Politics plays a part in all of that.
*Surely someone has claimed that the USA is being pummeled by these storms because God is angry at our wicked ways.
I expect Houston will be compared to Miami. Miami had… Andrew? Did a lot of damage, forced them to upgrade their building codes &etc. Houston seems to have been caught more unprepared, but we’ll see. Then we can all point and laugh at the Goofuses who made the wrong choices and now have to live with them, but still, it is a disaster and people need help.
Because it has been a glibertarian paradise for developers, who worked to pave every square inch that they could get their shovels into. The severe flooding wrought by Harvey was not caused by Harvey, it was caused by overdevelopment with little oversight and inadequate mitigation.
Andrew certainly didn’t help George HW Bush with his reelection campaign. Bush was excellent with foreign policy, he presided over the end of the cold war and Desert Storm. However, after the economy began to slow and attention turned to domestic affairs, Bush certainly looked weaker. The fight over Clarence Thomas, the recession, Bush looking confused at a supermarket scanner, and a slow response to the hurricane all hurt Bush in his reelection bid which he lost to Bill Clinton. Andrew wasn’t the only problem that Bush had, but it was the last major event for him to deal with as president before the election.
Yes, we need to pass the relief funding and so on even though some politicians are hypocrites, and now is the time to do that. But we also need to expose those hypocritical politicians, and now is also the time to do that. Because Harvey and Irma won’t be the last hurricanes, and the next one might not strike the hypocrites’ home states, and so they’re likely to try to block relief funding for those, just like they did for Sandy.
Most of our politicians, though, like to leave the recriminations against The Other until a bit later, once official enquiries and their reports start becoming available. That way, the pot can be kept simmering for quite a long time, say, until the next election.
I was thinking about posting some queries about disaster relief, but realized I needed to research the subject before doing so.
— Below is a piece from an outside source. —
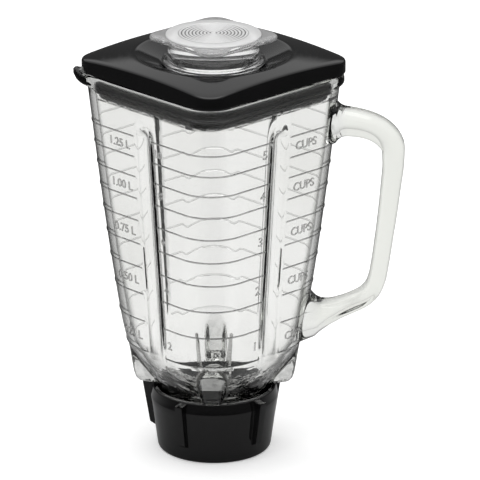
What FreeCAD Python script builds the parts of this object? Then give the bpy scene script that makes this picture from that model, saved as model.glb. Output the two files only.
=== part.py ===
import FreeCAD, Part
import math
import os
import Sketcher
from FreeCAD import Placement, Rotation, Vector

# Jar assembly of a countertop blender, in millimetres.
# +Z is up, the jar's axis is the Z axis and z = 0 is the rim that the screw cap stands on.
# +X points at the handle and -X at the pour lip, so the jar's rounded corners lie on X and Y.

SIZES = {
    # square glass jar: half of the width across the flats, and the corner radius, at five heights
    "wall": 4.0,
    "neck_top": 42.0,
    "neck_half": 33.9,
    "neck_corner": 33.0,
    "bowl_level": 56.0,
    "bowl_half": 41.6,
    "bowl_corner": 35.0,
    "hip_level": 63.0,
    "hip_half": 45.2,
    "hip_corner": 35.0,
    "foot_level": 70.0,
    "foot_half": 47.2,
    "foot_corner": 33.2,
    "waist_level": 110.0,
    "waist_half": 50.2,
    "waist_corner": 26.4,
    "chest_level": 160.0,
    "chest_half": 53.9,
    "chest_corner": 22.6,
    "shoulder_level": 229.0,
    "shoulder_half": 58.7,
    "shoulder_corner": 19.8,
    "bead_bottom": 231.5,
    "jar_top": 237.5,
    "bead_half": 59.6,
    "bead_corner": 15.8,
    # flutes that run down the middle of each flat
    "flute_bottom": 68.0,
    "flute_top": 214.0,
    "flute_radius": 6.5,
    "flute_depth": 3.0,
    "ridge_half": 7.5,
    "ridge_rise": 2.2,
    # four glass feet beside the neck
    "lug_bottom": 41.9,
    "lug_reach": 47.7,
    "lug_inner": 39.8,
    "lug_width": 17.0,
    "lug_heel_out": 1.0,
    "lug_heel_rise": 4.0,
    "lug_knee_out": 3.4,
    "lug_knee_rise": 20.0,
    "lug_top_out": 2.0,
    "lug_top_rise": 24.0,
    # pour lip
    "lip_centre": 68.0,
    "lip_radius": 15.7,
    "lip_root_centre": 64.0,
    "lip_root_radius": 8.4,
    "lip_root_level": 222.0,
    "lip_wall": 3.4,
    "channel_rise": 3.0,
    # threaded neck
    "neck_end": 15.0,
    "neck_radius": 33.2,
    "neck_bore": 30.4,
    "thread_pitch": 6.0,
    "thread_height": 1.0,
    "thread_width": 2.2,
    "thread_turns": 1.6,
    "thread_ease": 0.5,
    "thread_bury": 0.4,
    "jar_thread_start": 19.0,
    "cap_thread_start": 16.0,
    # screw cap
    "cap_bottom_radius": 34.6,
    "cap_bottom_round": 2.0,
    "cap_line_radius": 38.8,
    "cap_line_level": 33.0,
    "cap_rim_radius": 37.7,
    "cap_rim_level": 39.6,
    "cap_bore": 34.5,
    "cap_skirt_bore": 29.5,
    "cap_shoulder_bottom": 8.5,
    "cap_shoulder_top": 11.8,
    "cap_shoulder_bore": 24.5,
    "key_count": 5,
    "key_first_angle": 26.0,
    "key_width": 5.0,
    "key_top_reach": 44.2,
    "key_foot_reach": 40.0,
    "key_foot_level": 12.0,
    "key_tail_level": 9.6,
    "key_top_level": 38.6,
    "key_bury": 0.9,
    "key_tail_out": 1.8,
    # blade unit
    "ring_outer": 32.6,
    "ring_inner": 26.4,
    "ring_thick": 2.0,
    "plate_radius": 32.6,
    "plate_thick": 1.2,
    "plate_dome_radius": 23.0,
    "plate_top_radius": 13.0,
    "plate_top_level": 20.0,
    "housing_radius": 8.0,
    "housing_bottom": 14.2,
    "housing_top": 35.0,
    "housing_flange": 11.5,
    "housing_flange_thick": 2.6,
    "housing_neck_radius": 7.0,
    "plate_washer_thick": 1.0,
    "nut_across": 22.0,
    "nut_thick": 4.0,
    "bush_radius": 6.0,
    "bush_length": 5.2,
    "shaft_radius": 4.0,
    "shaft_fit": 0.05,
    "seal_fit": 0.03,
    "shaft_bottom": 9.2,
    "shaft_shoulder": 38.0,
    "stud_radius": 3.0,
    "stud_top": 49.0,
    "seal_thick": 2.2,
    "thrust_thick": 0.9,
    "thrust_gap": 0.1,
    "thrust_radius": 6.2,
    "clip_thick": 0.9,
    "clip_radius": 6.4,
    "clip_groove": 3.2,
    "drive_side": 9.5,
    "drive_bottom": 8.8,
    "drive_height": 3.3,
    # blades
    "blade_thick": 1.5,
    "hub_half": 9.0,
    "lower_blade_reach": 29.0,
    "lower_blade_rise": 10.0,
    "lower_blade_width": 14.0,
    "upper_blade_reach": 11.5,
    "upper_blade_rise": 30.0,
    "upper_blade_width": 11.0,
    "upper_blade_turn": 15.0,
    "spacer_radius": 6.0,
    "spacer_thick": 2.4,
    "lock_washer_radius": 5.6,
    "lock_washer_thick": 0.9,
    "cap_nut_across": 10.0,
    "cap_nut_height": 3.2,
    "cap_nut_dome": 4.6,
    # lid
    "lid_half": 59.0,
    "lid_corner": 12.4,
    "lid_bottom": 238.0,
    "lid_edge_level": 245.8,
    "lid_crown_radius": 530.0,
    "lid_block_top": 255.0,
    "dish_radius": 46.0,
    "dish_floor_radius": 32.0,
    "dish_floor_level": 243.4,
    "lid_wall": 3.0,
    "plug_half": 50.3,
    "plug_corner": 10.0,
    "plug_bottom": 222.5,
    "lid_hole": 27.6,
    "collar_radius": 30.4,
    "collar_bottom": 231.0,
    "seal_half": 54.0,
    "seal_corner": 15.0,
    "seal_bottom": 226.0,
    "seal_top": 234.0,
    # filler cap
    "cup_radius": 27.2,
    "cup_wall": 2.0,
    "cup_bottom": 223.5,
    "cup_flange_bottom": 243.9,
    "cup_flange_top": 246.4,
    "cup_flange_radius": 31.0,
    "plate_half": 29.7,
    "plate_corner": 10.0,
    "plate_bottom": 257.5,
    "plate_top": 260.5,
    "disc_radius": 28.4,
    "disc_height": 0.9,
    "disc_step_radius": 20.0,
    "disc_step": 0.6,
}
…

As someone living in the relatively natural disaster-free Chicago area, I’m curious about what types of damage ought to be addressed by federal aid, as opposed to state aid, or personal insurance. But given my ignorance on what I imagine is a terribly complex topic, I’ll refrain from saying more.
I will note, however, that there does appear to be considerable hypocrisy (not unusual in politics), of “conservatives” favoring bailouts when their ox has been gored. But pretty much everyone favors government spending when it is in support of something they value.
I never looked at it that way. HW seems like the last rational Republican to occupy the WH, and he did seem to have his share of accomplishments. But he got tagged with that ‘wimp’ label and you’re right, Andrew probably only fed into that perception. I just never connected those dots!
Perhaps we can say that the flooding was *exacerbated *by the lack of development regulations.
It’s a bit of a “tragedy of the commons” situation. Each developer (in the absence of regulations) will tend to think “My development is not a big deal… Not that large in the overall scheme of things. So I will maximize pavement and not spend money on flood mitigation. Let those OTHER developers do that, and all will be well.”
So nobody does it. Flood mitigation is all “someone else’s” responsibility.
It seems though that in Texas, there is a great reluctance to tell private developers what to do. So you will inevitably get a situation where decisions are made that benefit each individual developer, but are hugely detrimental to the community as a whole. Most places understand this. They put regulations in place to protect the community as a whole. But Texas seems to have missed this.
Again - the Hurricane is not absolved of all responsibility. However, the flooding was *exacerbated *by the lack of development regulations.
It is a two-prong strategery: if the place that the illegals are sneaking in to is so dreadfully fucked up as to devalue the prospect of sneaking into there, the cost of the wall will be much lower because it will not have to be so impressively impenetrable.
Well, didn’t realize this was an old thread I had already responded to!
THIS time through, I was thinking, when you see politics, I see economics. Look at any political decision, locally or nationally, and a lot of it depends on who is paying for/profiting from it. One of my biggest objections is people/entities not bearing all of the reasonably foreseeable costs of their actions. Re: disasters - you want to move into a floodplain or where hurricanes occur? Then pay what is necessary to do whatever you can to protect yourself - in terms of construction/supplies/insurance/transportation… If people can’t afford to live where natural disasters are more likely, then maybe businesses either have to pay more or have to locate elsewhere.
Looked at another way, governments at all levels need to acknowledge the potential damage and prepare through taxes, regulations, infrastructure, whatever. I could be convinced that this is best paid for by the localities/states - or the nation as a whole. But just be up front about it as an expected expense, budget for it, and don’t just write a check for our grandkids to pay off. And learn from the past, rather than just rebuilding as before and repeating. Of course, construction companies, utilities, insurance companies, and many other groups profit nicely from the current approach, so why change what works (for THEM!)